I know I'm not lovable. It is hard to actually find someone who’ll gradually accept for who I am. This “think ahead” habit has clanged to me since ages. I always put myself in the condition where I’m used to think about what’s next. What might happen tomorrow? What might I feel next month? And that always occurs in my every personal relationships. Indicates I'm not suitable for any dating relationships. I'm sucks on it.
I am even able to describe what kind of scenario that will be played when I'm in someone’s interest. First month will be when we get to know each other, next one week will be when we are nearly being the unofficial-so-called couple, and the next week goes with this tiresome that mostly came from myself, and later on, it’s the end. Less than 2 months, I believe.
Which is why I am scared to have something as common as that. When this person is weirdly getting attached, connections and interactions have been made, sweet, gentle, caring attentions have been showed, this simple question just popped, “Will you feel this happy tomorrow?”
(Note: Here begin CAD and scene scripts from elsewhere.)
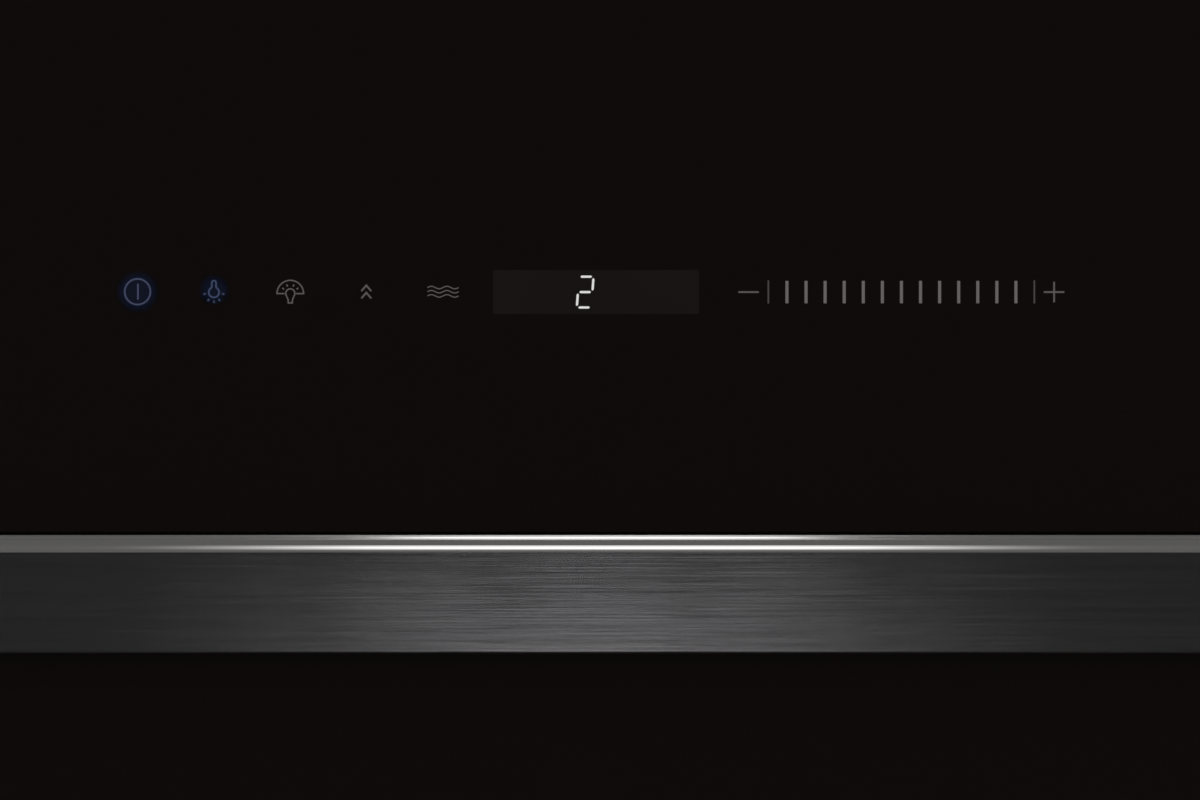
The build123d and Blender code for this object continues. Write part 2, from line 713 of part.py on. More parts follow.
def filter_pieces(side, centre_x):
    """Make the pieces of one grease filter and its spring catches."""
    with BuildPart() as frame:
        with BuildSketch(FACE.offset(filter_back)):
            with Locations((centre_x, FILTER_MID)):
                Rectangle(FILTER_W, FILTER_H)
        extrude(amount=FILTER_T)
        with BuildSketch(FACE.offset(filter_back + FILTER_SKIN)):
            with Locations((centre_x, FILTER_MID)):
                Rectangle(FILTER_W - 2 * FILTER_SKIN, FILTER_H - 2 * FILTER_SKIN)
        extrude(amount=FILTER_T - 2 * FILTER_SKIN, mode=Mode.SUBTRACT)
        with BuildSketch(FACE.offset(filter_back)):
            with Locations((centre_x, FILTER_MID)):
                Rectangle(FILTER_W - 2 * FILTER_RIM, FILTER_H - 2 * FILTER_RIM)
        extrude(amount=FILTER_T, mode=Mode.SUBTRACT)
    keep(frame, f"filter_frame_{side}")

    with BuildPart() as mesh:
        with BuildSketch(FACE.offset(filter_front - FILTER_SKIN - MESH_T)):
            with Locations((centre_x, FILTER_MID)):
                Rectangle(mesh_w, mesh_h)
                with GridLocations(cell_x, cell_y, MESH_COLS, MESH_ROWS):
                    Rectangle(cell_x - MESH_BAR, cell_y - MESH_BAR, mode=Mode.SUBTRACT)
        extrude(amount=MESH_T)
    keep(mesh, f"filter_mesh_{side}")

    with BuildPart() as core:
        with BuildSketch(FACE.offset(filter_back + FILTER_SKIN + MESH_T)):
            with Locations((centre_x, FILTER_MID)):
                Rectangle(mesh_w, mesh_h)
        extrude(amount=core_t)
    keep(core, f"filter_core_{side}")

    handle_run = FILTER_LOW + FILTER_H - HANDLE_H / 2
    with BuildPart() as handle:
        with BuildSketch(FACE.offset(filter_front)):
            with Locations((centre_x, handle_run)):
                Rectangle(HANDLE_W, HANDLE_H - 2 * SHEET)
        extrude(amount=HANDLE_PROUD)
        with BuildSketch(FACE.offset(filter_front)):
            with Locations((centre_x, handle_run - HANDLE_T)):
                Rectangle(HANDLE_W - 2 * HANDLE_T, HANDLE_H - 2 * SHEET)
        extrude(amount=HANDLE_PROUD - HANDLE_T, mode=Mode.SUBTRACT)
    keep(handle, f"filter_handle_{side}")

    # Leaf springs on the tray's upper wall, whose nose hooks in front of the filter
    leaf_back = filter_back + CATCH_CLEAR
    nose_out = filter_front + CATCH_CLEAR
    nose_top = nose_out + CATCH_NOSE_RISE
    nose_tip = (nose_out + nose_top) / 2 - CATCH_T
    leaf_front = nose_out + CATCH_LEAF_ABOVE
    with BuildPart() as catches:
        for catch_x in (centre_x - CATCH_X, centre_x + CATCH_X):
            catch_plane = Plane(
                origin=FACE.origin + Vector(catch_x - CATCH_W / 2, 0, 0), x_dir=UP, z_dir=(1, 0, 0)
            )
            with BuildSketch(catch_plane):
                with BuildLine():
                    Polyline(
                        (catch_low, leaf_front),
                        (catch_low, leaf_back),
                        (catch_low - CATCH_T, leaf_back),
                        (catch_low - CATCH_T, nose_out - CATCH_T),
                        (catch_low - CATCH_NOSE, nose_tip),
                        (catch_low - CATCH_T, nose_top),
                        (catch_low - CATCH_T, leaf_front),
                        close=True,
                    )
                make_face()
                with BuildLine():
                    Polyline(
                        (catch_low, nose_out + CATCH_T),
                        (catch_low, nose_top - 2 * CATCH_T),
                        (catch_low - CATCH_NOSE + 2 * CATCH_T, nose_tip),
                        close=True,
                    )
                make_face(mode=Mode.SUBTRACT)
            extrude(amount=CATCH_W)
    keep(catches, f"filter_catches_{side}")


filter_pieces("left", -FILTER_X)
filter_pieces("right", FILTER_X)

# Blower scroll: three quarter arcs of growing radius, then a neck that widens up to the outlet

centre_shift = SCROLL_STEP / 2
arc_a = (FAN_Y - centre_shift, FAN_Z - centre_shift)
arc_b = (FAN_Y + centre_shift, FAN_Z - centre_shift)
arc_c = (FAN_Y + centre_shift, FAN_Z + centre_shift)
radius_a = SCROLL_START_R
radius_b = radius_a + SCROLL_STEP
radius_c = radius_b + SCROLL_STEP
scroll_top = arc_a[1] + radius_a
neck_back = arc_c[0] + radius_c
neck_front = neck_back - SCROLL_NECK_Y


def scroll_volume(wall):
    """Make the scroll and its neck, grown by a wall thickness."""
    with BuildPart() as volume:
        with BuildSketch(Plane.YZ) as scroll_outline:
            with BuildLine():
                CenterArc(arc_a, radius_a, 90, 90)
                CenterArc(arc_b, radius_b, 180, 90)
                CenterArc(arc_c, radius_c, 270, 90)
                Polyline(
                    (neck_back, arc_c[1]),
                    (neck_back, SCROLL_NECK_TOP),
                    (OUTLET_Y + COLLAR_INNER_R, inner_top),
                    (OUTLET_Y - COLLAR_INNER_R, inner_top),
                    (neck_front, SCROLL_NECK_TOP),
                    (neck_front, scroll_top + TONGUE_R),
                )
                RadiusArc(
                    (neck_front, scroll_top + TONGUE_R), (neck_front - TONGUE_R, scroll_top), TONGUE_R
                )
                Line((neck_front - TONGUE_R, scroll_top), (arc_a[0], scroll_top))
            make_face()
            if wall:
                offset(amount=wall)
        extrude(amount=SCROLL_HALF + wall, both=True)
        split(bisect_by=Plane.XY.offset(inner_top), keep=Keep.BOTTOM)
    return volume.part


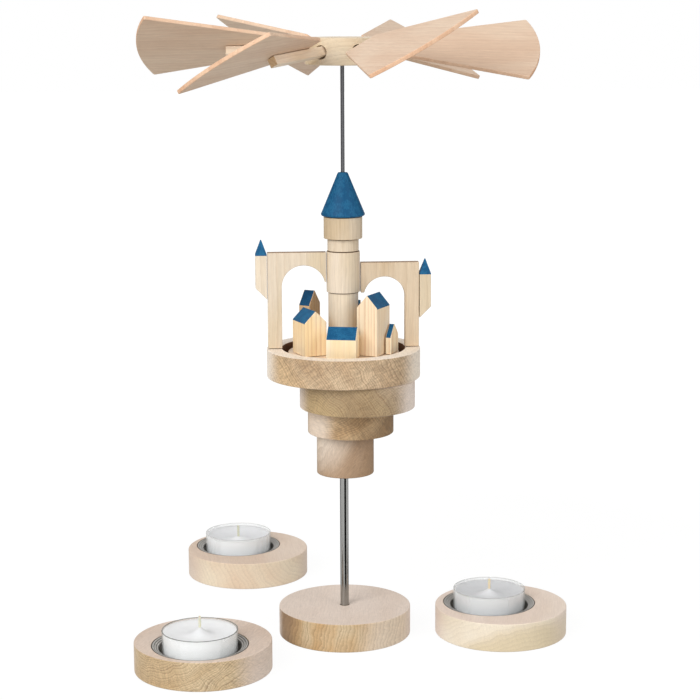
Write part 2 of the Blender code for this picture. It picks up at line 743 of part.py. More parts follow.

Which bring us to the next stage. Tiresome. Tedious. I had enough.
And I'm near.
But I do feel tired. There’s no way I would repeat a same mistake, same problem, same regret. I’m tired of falling in love with dynamical creature. Lively. Forceful. Because people change.
And pathetic, indeed. I may say “I Love You”, but then I never actually think about you as much as I think about that person somewhere on this Earth that will actually never think back. Or about my dreams. I never give you the same attention I’ve given to someone I have constantly been in love with. I actually admit that you’re replaceable. Temporary.
It’s me who’s being mean all the time. Yes, since I can't actually differ “mean” and “nice”.
Thus, before we end up to the same stage, I believe, cutting everything is the best choice.
Good bye, live a happy life.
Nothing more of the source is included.